Ik bekeek Juke Hudigs boek tijdens het luisteren naar La Divina Commedia Gregoriana, een dubbel-cd waarop onder meer de Gregoriaanse gezangen zijn te horen die door Dante in zijn werk met name worden genoemd. De Commedia kwam voort uit een allesoverheersend verlangen de bron van zang en licht te kennen, weet ik weer, en ik wéét het niet alleen, ik voel het ook, terwijl ik kijk en luister. En zo ontstond in weerwil van mijn aanvankelijke negatieve leeservaring toch een soort bewondering en zelfs, onder invloed van Juke Hudigs tekeningen, vertedering voor deze bovenmatig ambitieuze man. Waaruit maar weer eens blijkt dat hij gelijk had toen hij schreef: «De mens moet zich tot trager oordeel dwingen/ Om niet te zijn als wie de opbrengst telt/ Voordat de aren aan het zaad ontspringen.»
In het begeleidende boekje bij de Commedia Gregoriana is het weer Jacques Janssen (ook een van de zangers in het Schola Cantorum Karolus Magnus) die van alles te vertellen heeft over de betekenis van muziek voor Dante. In 1999 schreef Janssen nog dat de belangstelling voor Dante in Nederland gering was. Daar is intussen drastisch verandering in gekomen. De eerste druk van De goddelijke komedie van Cialona en Verstegen was binnen enkele weken uitverkocht. Hetzelfde gold voor een prachtig Dante-nummer van het literaire tijdschrift De Tweede Ronde, en het boek van Juke Hudig blijkt ook alweer bijna toe aan een tweede druk.
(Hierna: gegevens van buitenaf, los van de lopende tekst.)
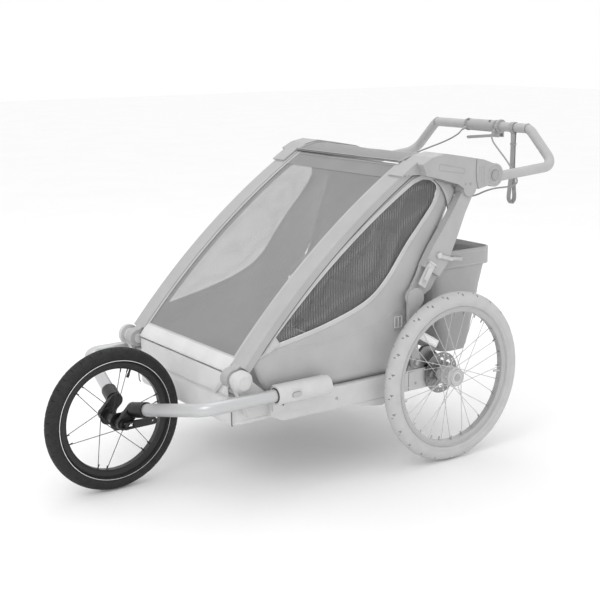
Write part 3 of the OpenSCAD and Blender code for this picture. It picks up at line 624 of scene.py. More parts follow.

In het najaar verschijnt een vertaling van Boccaccio’s boekje Over de afkomst, het leven, de wetenschappelijke vorming en het karakter van de roemrijke Florentijn en voortreffelijke dichter Dante Alighieri (vertaling Ike Cialona). Van Jacques Janssen komt volgend jaar een boek over danteske reizen uit. En zo zal het daarna weer drukker worden in Italië. Pelgrims zullen zoutloos brood willen eten in Florence en bereid zijn uren in de rij te staan om het Laatste Oordeel in de koepel van het Baptisterium te zien. Daar draaide Dante als jongetje tot duizelig wordens toe rond om alle details in zich op te nemen. Jacques Janssen noemt het mozaïek een world wide web van de dertiende eeuw. Zo zou je de Divina Commedia ook kunnen omschrijven. Misschien dat ik het daarom het liefst door anderen laat raadplegen. Maar ik zal altijd nieuwsgierig blijven naar hun bevindingen en «Dante» een van de mooiste woorden van de wereld blijven vinden.